For the week, U.S. equities did not break — but they did rotate. The S&P 500 closed Friday near 6,836, the Nasdaq around 22,547, and the Dow near 49,500. The index-level calm masked a shift beneath the surface.
The driver was January CPI. Headline inflation printed softer than consensus. That mechanically reduces near-term real yield expectations and increases the probability of policy easing. Normally that dynamic lifts the most rate-sensitive, longest-duration segments of the market.
This time, it didn’t — at least not sustainably. Utilities and REITs outperformed. Megacap tech lagged. That tells you positioning was already extended in duration-sensitive growth. The CPI print removed a tail risk (re-acceleration in inflation), but it did not create new information about earnings power. Investors chose sectors where lower financing costs directly improve balance sheets rather than sectors where valuation relies heavily on distant cash flows.
Europe was steady. The Stoxx 600 ended the week roughly flat near highs. The DAX (~24,900) and CAC (~8,300) held their gains. The FTSE 100 pushed above 10,400. Europe’s outperformance relative to U.S. growth stocks reflects two things: dividend yield support and less extreme positioning in long-duration assets.
Asia was softer. Japan’s Nikkei (~56,900) consolidated after a strong run. Hong Kong and mainland China declined into extended holiday closures. Liquidity was thin, amplifying any spillover from U.S. tech hesitation.

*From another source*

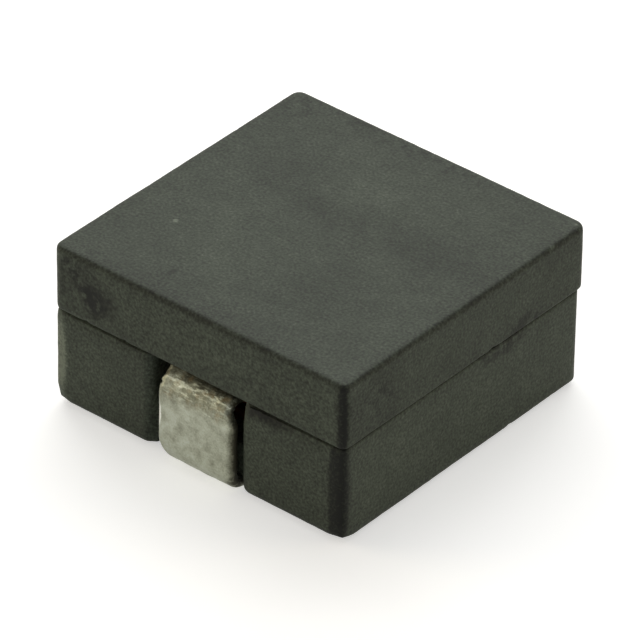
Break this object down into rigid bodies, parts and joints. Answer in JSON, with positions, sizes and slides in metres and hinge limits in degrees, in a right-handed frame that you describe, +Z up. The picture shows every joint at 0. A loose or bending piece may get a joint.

The broader takeaway: equities are not rejecting the easing narrative. They are demanding earnings visibility before extending multiples further.
The week belonged to the front end of the U.S. curve. Following CPI, fed funds futures increased the implied probability of a June rate cut and priced roughly 60 basis points of easing over 2026.
The 2-year yield drifted toward the mid-3s (~3.5%), reflecting that repricing. The 10-year yield remained near ~4.1%. That left the curve positively sloped by roughly 50–60 basis points.
This shape matters. A bull steepening driven by falling short rates usually implies easing expectations without growth reacceleration. If markets believed inflation was collapsing and growth about to re-ignite, the long end would rally more aggressively. It did not.
The Federal Reserve now has room to wait. One softer inflation print lowers the urgency for further tightening but does not compel immediate cuts. The labor market remains firm. Until wage data confirms disinflation is broad-based, policymakers can tolerate markets pricing cuts without validating them.
In Europe, the ECB maintained its steady tone. No urgency. No pivot signal. Policy stability has supported peripheral spreads and equity valuations, but without clear growth acceleration, Europe remains a carry-oriented allocation rather than a high-beta growth trade.
The dollar index (DXY) hovered near ~97. EUR/USD traded around ~1.18. USD/JPY remained above 153. Despite softer inflation, the dollar held because relative yields still favor the U.S. Even with easing priced, U.S. short rates remain well above those in Europe and Japan.
Gold responded precisely to real-rate dynamics, rising back above $5,000 per ounce. When front-end yields fall and inflation expectations hold, real yields decline. Gold tends to track that relationship tightly. This week was no exception.
Oil told a different story. WTI traded in the low $60s, Brent in the high $60s. Energy did not rally alongside gold. That divergence suggests the move was about rates rather than a broad improvement in growth expectations. Lower real rates support gold. Oil requires a stronger demand outlook. That remains absent.
The cross-asset alignment is coherent:
This is not a high-conviction growth regime. It is a “policy optionality” regime. Investors are willing to hold equities near highs, but they are shifting toward cash-flow durability.
Importantly, this environment increases dispersion. Companies with elevated capex plans and unclear monetization timelines are facing a higher discount rate at the equity level — even if Treasury yields fall modestly. Markets are scrutinizing free cash flow, not narratives.
Credit spreads remain contained, suggesting no systemic stress. But if yields were to reprice higher again, the most leveraged balance sheets would feel pressure quickly.
Bottom line: The week reduced inflation risk but did not create growth enthusiasm. Markets are pricing policy relief without paying aggressively for distant earnings. Until either growth surprises higher or disinflation becomes more decisive, expect continued rotation toward balance-sheet resilience and cash-flow visibility.